→ **Job**: Restate the records in their entirety, word for word.

→ **Excerpted data**:
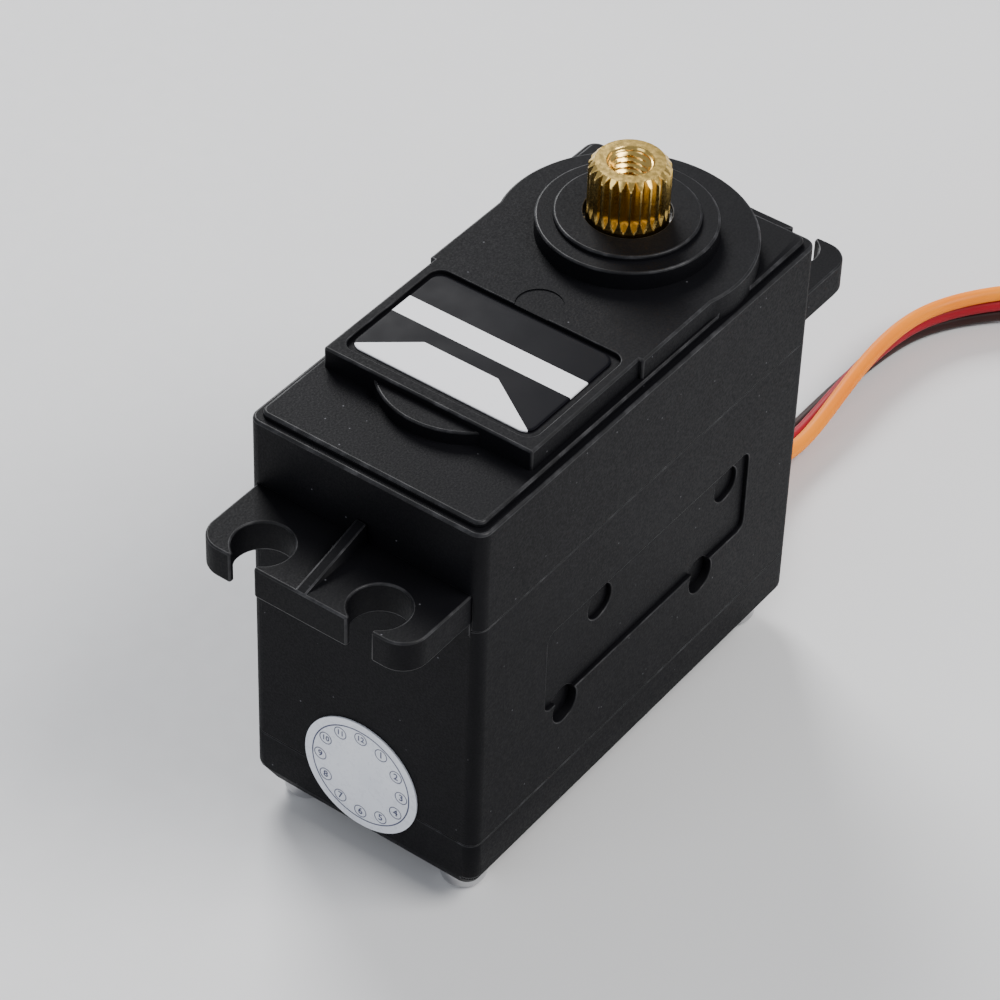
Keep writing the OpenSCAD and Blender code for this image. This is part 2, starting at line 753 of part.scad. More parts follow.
module output_gear() {
    countersink = 0.5;
    web = 0.5;
    collar_top_z = disc_z + 0.6;
    color(brass) translate([axis_x, 0, 0]) difference() {
        union() {
            toothed(3, 1, true, layer_4[0], layer_4[1]);
            bar(0, 0, journal_r, shaft_bottom_z, collar_top_z);
            bar(0, 0, journal_r + 0.6, layer_4[1] - overlap, bearing_z - 0.05);
            bar(0, 0, journal_r + 0.25, gear_floor_z + 0.1, layer_4[0] + overlap);
            spline(collar_top_z - overlap, shaft_top_z);
        }
        bar(0, 0, thread_r, shaft_top_z - thread_depth, shaft_top_z + 1);
        translate([0, 0, shaft_top_z - countersink])
            cylinder(r1 = thread_r, r2 = thread_r + 2 * countersink, h = 2 * countersink);
        d_bar(sensor_shaft_r + 0.04, d_flat + 0.04, shaft_bottom_z - 1, socket_top_z);
        for (z = [layer_4[0] - 1, layer_4[1] - web])
            ring(0, 0, pitch_r(3, 1) - 1.8, journal_r + 1.4, z, z + 1 + web);
    }
}

// ---------------------------------------------------------------- bearings

module race(inner, outer) {
    color(steel) translate([axis_x, 0, 0]) difference() {
        ring(0, 0, outer, inner, bearing_z, bearing_top_z - 0.02);
        translate([0, 0, bearing_z + bearing_h / 2])
            rotate_extrude() translate([bearing_pitch_r, 0]) circle(groove_r);
    }
}

module bearing_outer_race() {
    race(bearing_r - race_t, bearing_r);
}

module bearing_inner_race() {
    race(journal_r + fit, journal_r + race_t);
}

module at_balls() {
    translate([axis_x, 0, bearing_z + bearing_h / 2])
        for (i = [0:ball_count - 1]) rotate([0, 0, i * 360 / ball_count])
            translate([bearing_pitch_r, 0, 0]) children();
}

module bearing_balls() {
    color(steel) at_balls() sphere(ball_r);
}

module bearing_cage() {
    half_w = 0.12 * (bearing_r - journal_r);
    cage_half_h = ball_r + 0.25;
    color(brass) difference() {
        ring(axis_x, 0, bearing_pitch_r + half_w, bearing_pitch_r - half_w,
             bearing_z + bearing_h / 2 - cage_half_h, bearing_z + bearing_h / 2 + cage_half_h);
        at_balls() rotate([0, 90, 0])
            cylinder(r = ball_r + 0.05, h = 4 * half_w, center = true);
    }
}

module lower_bush() {
    color(brass) ring(axis_x, 0, bush_r, journal_r + 0.03, bush_z, gear_floor_z - 0.05);
}

// ---------------------------------------------------------------- position sensor

module sensor_body() {
    can = 0.8;
    color([0.15, 0.25, 0.45]) translate([axis_x, 0, 0]) difference() {
        union() {
            bar(0, 0, sensor_r, sensor_z[0], sensor_z[1]);
            bar(0, 0, sensor_neck_r, sensor_z[1] - overlap, sensor_neck_top_z);
        }
        bar(0, 0, sensor_r - can, sensor_z[0] + can, sensor_z[1] - can);
        bar(0, 0, sensor_shaft_r + 0.05, sensor_z[1] - 2, sensor_neck_top_z + 1);
    }
}

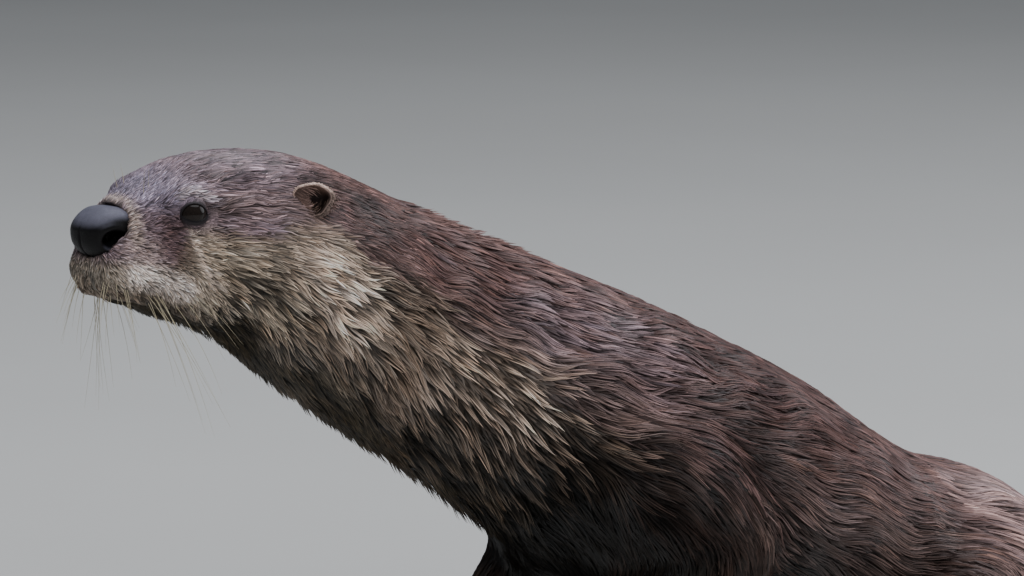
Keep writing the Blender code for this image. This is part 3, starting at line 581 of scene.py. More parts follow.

→ **Task solution**:
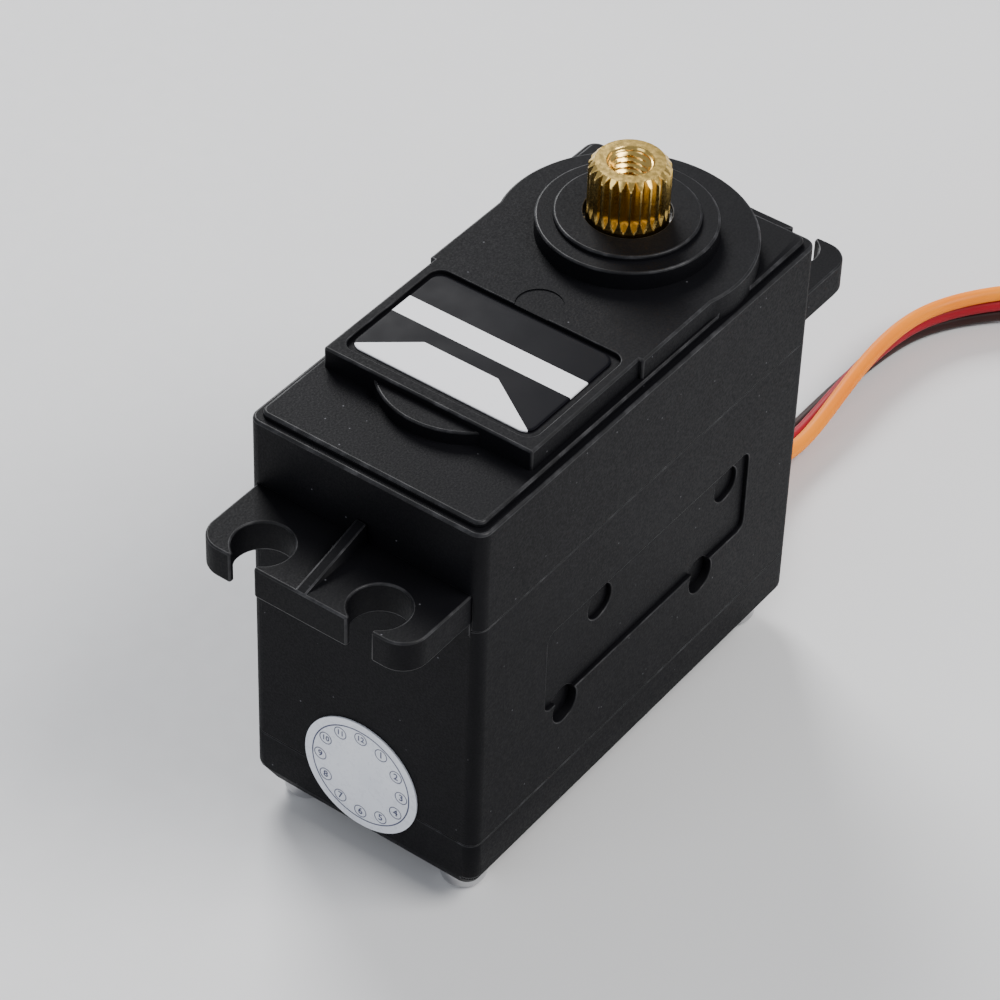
Keep writing the OpenSCAD and Blender code for this image. This is part 2, starting at line 753 of part.scad. More parts follow.
module output_gear() {
    countersink = 0.5;
    web = 0.5;
    collar_top_z = disc_z + 0.6;
    color(brass) translate([axis_x, 0, 0]) difference() {
        union() {
            toothed(3, 1, true, layer_4[0], layer_4[1]);
            bar(0, 0, journal_r, shaft_bottom_z, collar_top_z);
            bar(0, 0, journal_r + 0.6, layer_4[1] - overlap, bearing_z - 0.05);
            bar(0, 0, journal_r + 0.25, gear_floor_z + 0.1, layer_4[0] + overlap);
            spline(collar_top_z - overlap, shaft_top_z);
        }
        bar(0, 0, thread_r, shaft_top_z - thread_depth, shaft_top_z + 1);
        translate([0, 0, shaft_top_z - countersink])
            cylinder(r1 = thread_r, r2 = thread_r + 2 * countersink, h = 2 * countersink);
        d_bar(sensor_shaft_r + 0.04, d_flat + 0.04, shaft_bottom_z - 1, socket_top_z);
        for (z = [layer_4[0] - 1, layer_4[1] - web])
            ring(0, 0, pitch_r(3, 1) - 1.8, journal_r + 1.4, z, z + 1 + web);
    }
}

// ---------------------------------------------------------------- bearings

module race(inner, outer) {
    color(steel) translate([axis_x, 0, 0]) difference() {
        ring(0, 0, outer, inner, bearing_z, bearing_top_z - 0.02);
        translate([0, 0, bearing_z + bearing_h / 2])
            rotate_extrude() translate([bearing_pitch_r, 0]) circle(groove_r);
    }
}

module bearing_outer_race() {
    race(bearing_r - race_t, bearing_r);
}

module bearing_inner_race() {
    race(journal_r + fit, journal_r + race_t);
}

module at_balls() {
    translate([axis_x, 0, bearing_z + bearing_h / 2])
        for (i = [0:ball_count - 1]) rotate([0, 0, i * 360 / ball_count])
            translate([bearing_pitch_r, 0, 0]) children();
}

module bearing_balls() {
    color(steel) at_balls() sphere(ball_r);
}

module bearing_cage() {
    half_w = 0.12 * (bearing_r - journal_r);
    cage_half_h = ball_r + 0.25;
    color(brass) difference() {
        ring(axis_x, 0, bearing_pitch_r + half_w, bearing_pitch_r - half_w,
             bearing_z + bearing_h / 2 - cage_half_h, bearing_z + bearing_h / 2 + cage_half_h);
        at_balls() rotate([0, 90, 0])
            cylinder(r = ball_r + 0.05, h = 4 * half_w, center = true);
    }
}

module lower_bush() {
    color(brass) ring(axis_x, 0, bush_r, journal_r + 0.03, bush_z, gear_floor_z - 0.05);
}

// ---------------------------------------------------------------- position sensor

module sensor_body() {
    can = 0.8;
    color([0.15, 0.25, 0.45]) translate([axis_x, 0, 0]) difference() {
        union() {
            bar(0, 0, sensor_r, sensor_z[0], sensor_z[1]);
            bar(0, 0, sensor_neck_r, sensor_z[1] - overlap, sensor_neck_top_z);
        }
        bar(0, 0, sensor_r - can, sensor_z[0] + can, sensor_z[1] - can);
        bar(0, 0, sensor_shaft_r + 0.05, sensor_z[1] - 2, sensor_neck_top_z + 1);
    }
}

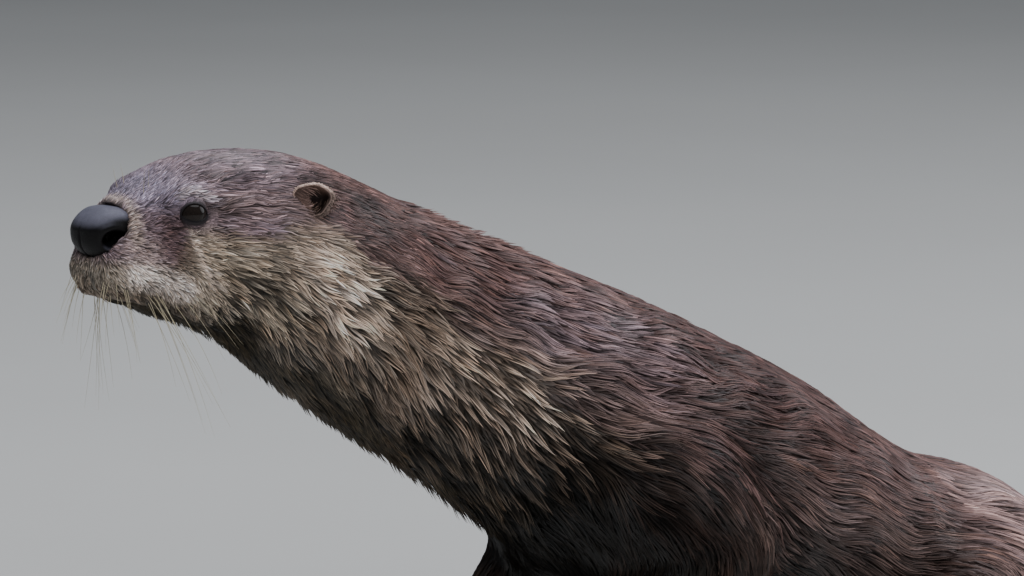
Keep writing the Blender code for this image. This is part 3, starting at line 581 of scene.py. More parts follow.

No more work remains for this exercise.